Abba lived his life in his native oil-rich land of the Niger Delta. Recently, his tired and sick body gave up, and with his strong faith, he commended his spirit to his God who blessed his lands with oil and gas. He will now meet with the spirits of King Jaja, Isaac Boro, and Oronto Douglas, and they will now see everything in the light of truth. They will see that the Niger Delta is a victim of subtle, false, and treacherous tactics inflicted by strangers and also by their own political elite who have “laid, inductions dangerous, by drunken prophecies, libels and dreams’’ (Shakespeare: Richard 111) to get their hands on the vast riches of the Delta. He will fully understand why it is that his blessed land has become a cursed land. He will see clearly the injustices and the impact of corruption and how his own children may never get employment and experience a decent life despite their education. But I am convinced Abba Ayemi will not give up on his land and his people. He will continue with his passionate spirit to disturb the God of the poor to hear the cry of the poor and rescue his people from the evils of corruption and injustice. Abba will not rest in Paradise so long as this Paradox of Plenty continues in his land. The peoples of the Delta may not realise this, but now they have an advocate who will plead their cause before the Highest Powers in Heaven until justice prevails in the Niger Delta.

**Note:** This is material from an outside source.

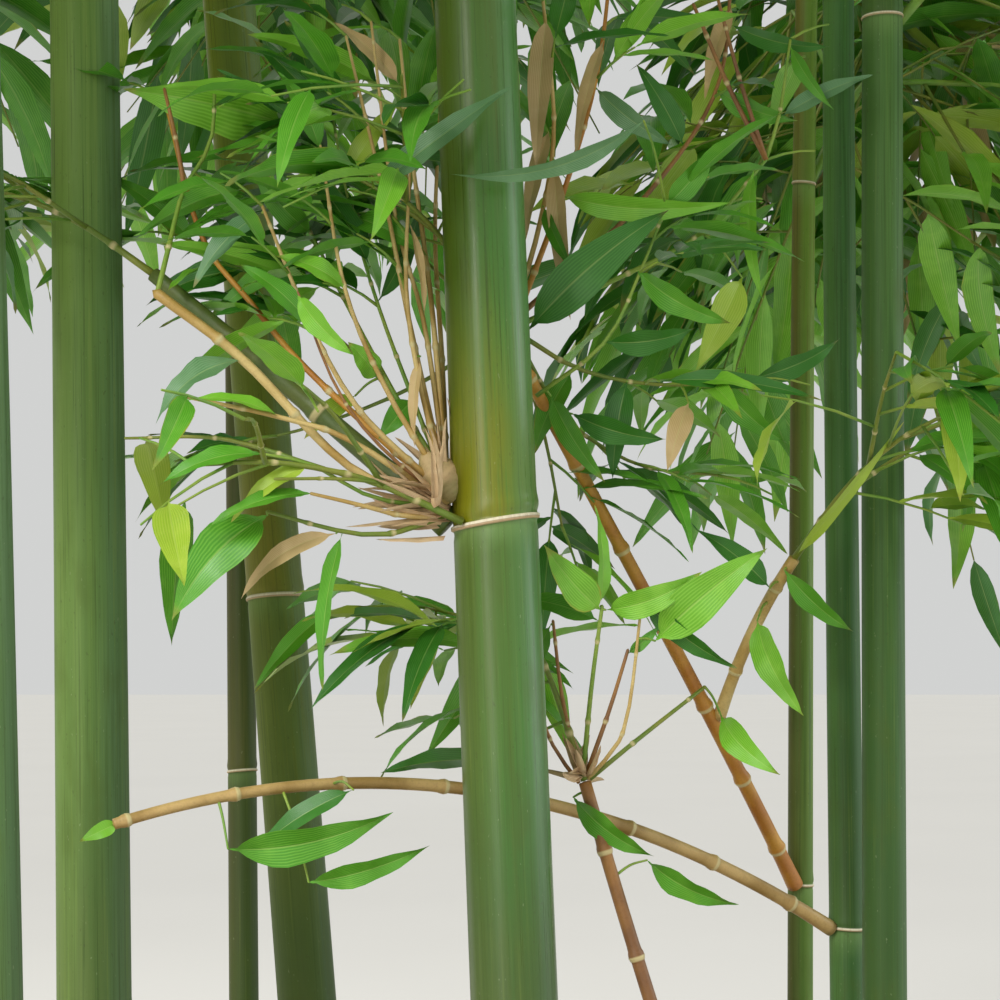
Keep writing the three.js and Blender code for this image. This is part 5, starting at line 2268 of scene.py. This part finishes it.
@dataclass
class SheathStubs:
    """The papery sheath stubs that fan out where twigs leave a ring."""

    clump: Clump
    blades: Blades = field(default_factory=lambda: Blades(SHEATH_BLADE))

    def fan(
        self, base: Array, azimuths: tuple[float, float], rises: tuple[float, float],
        lengths: tuple[float, float], count: int, seed: int,
    ) -> None:
        """Add a fan of stubs.

        Args:
            base: Where they leave from.
            azimuths: The least and greatest azimuth.
            rises: The least and greatest rise.
            lengths: The least and greatest length.
            count: How many there are.
            seed: Seed of their random numbers.
        """
        dice = Dice(seed)
        for _ in range(count):
            forward = heading(dice.between(*azimuths), dice.between(*rises))
            start = base + forward * 2 + np.array([0, dice.between(-7, 7), dice.between(-5, 5)])
            length = dice.between(*lengths)
            face = np.cross(forward, heading(dice.between(0, 360), dice.between(-40, 40)))
            self.blades.add(start, start + forward * length, face, dice.between(3.2, 6.2),
                            length * dice.between(-0.05, 0.09), 0.0, 1.0, dice.between(0, 1))

    def build(self) -> Piece:
        """Build the stubs at the front culm's ring and at the foot of the low shoot's twigs.

        Returns:
            The piece.
        """
        front = self.clump.culms["culm_front"]
        left = front.axis(front.node) + np.array([-float(front.radius(front.node)), -4, 0])
        self.fan(left + Z_AXIS * 6, (150, 225), (-8, 38), (28, 60), 36, 91)
        self.fan(left + Z_AXIS * 14, (150, 250), (40, 88), (24, 56), 9, 94)
        self.fan(left + np.array([-2, 0, -3]), (170, 200), (-10, 2), (34, 42), 3, 95)
        self.fan(left + np.array([-10, -16, 8]), (170, 300), (58, 84), (26, 44), 6, 96)
        self.fan(np.array([68, -25, 878]), (0, 360), (-5, 75), (12, 30), 16, 92)
        return show(self.blades.mesh("sheath_stubs"), PaperFinish().make())


@dataclass
class Studio:
    """The floor, lights and camera."""

    floor_reach: float = 60.0
    lens_mm: float = 82.0
    sensor_mm: float = 36.0
    pitch_deg: float = 94.0
    aim: tuple[float, float, float] = (0, 0, 1.1)

    def build(self) -> None:
        """Build the studio."""
        self.floor()
        self.light()
        self.camera()

    def floor(self) -> None:
        """Lay the floor."""
        form = bmesh.new()
        bmesh.ops.create_grid(form, x_segments=1, y_segments=1, size=self.floor_reach)
        mesh = bpy.data.meshes.new("floor")
        form.to_mesh(mesh)
        form.free()
        floor = bpy.data.objects.new("floor", mesh)
        mesh.materials.append(FloorFinish().make())
        bpy.context.scene.collection.objects.link(floor)
        floor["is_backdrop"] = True

    def light(self) -> None:
        """Set the lights and the sky."""
        sun = bpy.data.lights.new("key", "SUN")
        sun.energy, sun.angle = 2.1, math.radians(24)
        key = bpy.data.objects.new("key", sun)
        key.rotation_euler = (math.radians(48), math.radians(-8), math.radians(-28))
        bpy.context.scene.collection.objects.link(key)
        for name, place, size, power, tint in (
            ("front", (-1.85, -3.3, 2.2), (0.34, 3.8), 46.0, (1.0, 0.98, 0.92)),
            ("side", (3.6, 0.2, 2.4), (1.8, 3.4), 60.0, (0.88, 0.95, 1.0)),
            ("back", (-2.6, 3.6, 4.4), (4.0, 4.0), 60.0, (1.0, 0.97, 0.9)),
        ):
            lamp = bpy.data.lights.new(name, "AREA")
            lamp.shape, lamp.size, lamp.size_y = "RECTANGLE", *size
            lamp.energy, lamp.color = power, tint
            stand = bpy.data.objects.new(name, lamp)
            stand.location = place
            way = Vector(self.aim) - Vector(place)
            stand.rotation_euler = way.to_track_quat("-Z", "Y").to_euler()
            bpy.context.scene.collection.objects.link(stand)
        world = bpy.data.worlds.new("soft sky")
        world.use_nodes = True
        sky = world.node_tree.nodes["Background"]
        sky.inputs["Color"].default_value = (0.94, 0.95, 0.94, 1)
        sky.inputs["Strength"].default_value = 0.68
        bpy.context.scene.world = world
        bpy.context.scene.view_settings.view_transform = "Standard"

    def camera(self) -> None:
        """Set the camera at the photograph's place, looking slightly up."""
        lens = bpy.data.cameras.new("view")
        lens.lens, lens.sensor_width = self.lens_mm, self.sensor_mm
        lens.clip_start, lens.clip_end = 0.05, 200.0
        camera = bpy.data.objects.new("view", lens)
        camera.location = EYE * MM
        camera.rotation_euler = (math.radians(self.pitch_deg), 0, 0)
        bpy.context.scene.collection.objects.link(camera)
        bpy.context.scene.camera = camera


def culm_finishes() -> dict[str, CulmFinish]:
    """Choose the culms' skins.

    Returns:
        Each culm's skin, by the culm's name.
    """
    finishes = (
        CulmFinish(
            "culm front", "4e6f28", "447d28", "53651a", "5a8a4e", "807c08",
            gold_share=0.88, roughness=0.33, gloss=0.5, shade_share=0.16,
        ),
        CulmFinish("culm left", "6a8a3e", "597636", "7e9a4a", "6c905c", "768040"),
        CulmFinish("culm far left", "648348", "567640", "769650", "6a8c5e", "768046"),
        CulmFinish(
            "culm back left", "6a7e2c", "727c1a", "78841f", "6c8650", "9a8c2c", gold_share=0.7
        ),
        CulmFinish("culm rear left", "4c5824", "465020", "5a5228", "52642e", "7a6e34"),
        CulmFinish("culm rear", "5a6a2c", "566228", "66642e", "566e34", "857a3a"),
        CulmFinish("culm rear right", "6f9030", "567a2a", "6c6028", "7c9c38", "7f8a3a"),
        CulmFinish("culm right", "487638", "345828", "5a843e", "4a7444", "546e34"),
        CulmFinish(
            "culm far right", "517836", "355826", "406228", "5f8250", "4e682a", shade_share=0.55
        ),
    )
    return {finish.name.replace(" ", "_"): finish for finish in finishes}


def corners(box: tuple[Vector, Vector]) -> list[list[float]]:
    """Return a box's corners as plain lists."""
    return [list(corner) for corner in box]


def main() -> None:
    """Build the scene."""
    logging.basicConfig(level=logging.INFO, format="%(message)s")
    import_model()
    Studio().build()
    clump = Clump()
    planter = Planter()
    planter.pot()
    planter.soil()
    CulmStand(clump, culm_finishes()).build()
    BoughSet(clump).build()
    FrontSprays(clump).build()
    BranchBud(clump).build()
    SheathStubs(clump).build()
    Crown(clump).build()
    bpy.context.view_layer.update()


if __name__ == "__main__":
    main()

In life and in death, Abba Ayemi is a true giant of the Izon tribe. May the words of the poet Ben Okri console his family and loved ones:

                                      “ We are the miracles that God made

                                           To taste the bitter fruit of Time.

                                                     We are precious.

                     And one day our suffering will turn into the wonders of the earth’’.